There were 160 households, out of which 40.6% had children under the age of 18 living with them, 31.9% were married couples living together, 31.9% had a female householder with no husband present, and 20.6% were non-families. 11.9% of all households were made up of individuals, and 3.1% had someone living alone who was 65 years of age or older. The average household size was 3.33 and the average family size was 3.48.

In the CDP, the population was spread out, with 34.1% under the age of 18, 11.1% from 18 to 24, 31.0% from 25 to 44, 16.9% from 45 to 64, and 6.9% who were 65 years of age or older. The median age was 28 years. For every 100 females, there were 94.5 males. For every 100 females age 18 and over, there were 86.7 males.

The median income for a household in the CDP was $18,641, and the median income for a family was $16,597. Males had a median income of $18,250 versus $15,240 for females.
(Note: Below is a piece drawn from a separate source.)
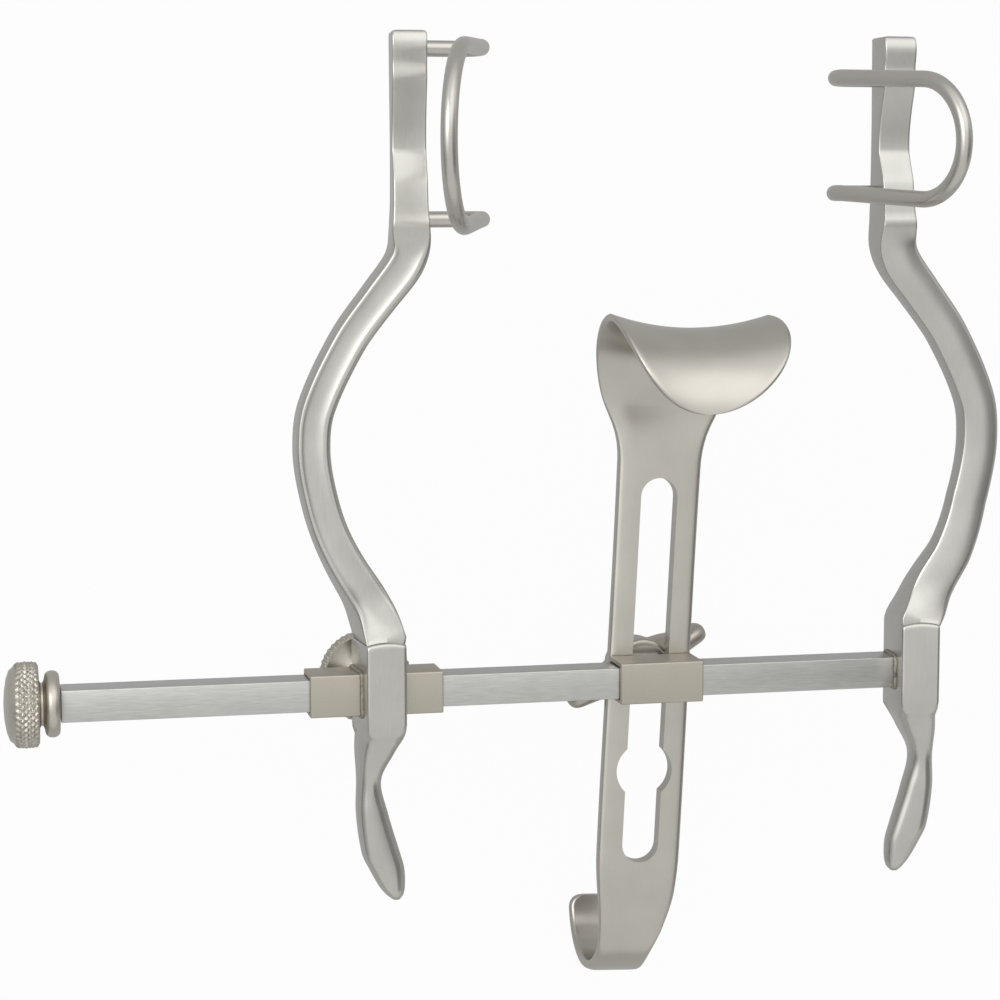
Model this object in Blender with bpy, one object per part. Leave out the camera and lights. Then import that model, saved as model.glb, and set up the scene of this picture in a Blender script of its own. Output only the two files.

The per capita income for the CDP was $6,080. About 56.1% of families and 54.2% of the population were below the poverty line, including 58.3% of those under age 18 and 80.6% of those age 65 or over.

==Education==
The Neshoba County portion of Bogue Chitto is served by the Neshoba County School District. The Kemper County School District serves the portion of Bogue Chitto that lies in Kemper County.

Native American students are eligible to attend schools in the Choctaw Tribal School System, which is operated by the Mississippi Band of Choctaw Indians. Bogue Chitto Elementary School is in the community.

East Central Community College is the community college of Neshoba County. East Mississippi Community College is the community college of Kemper County.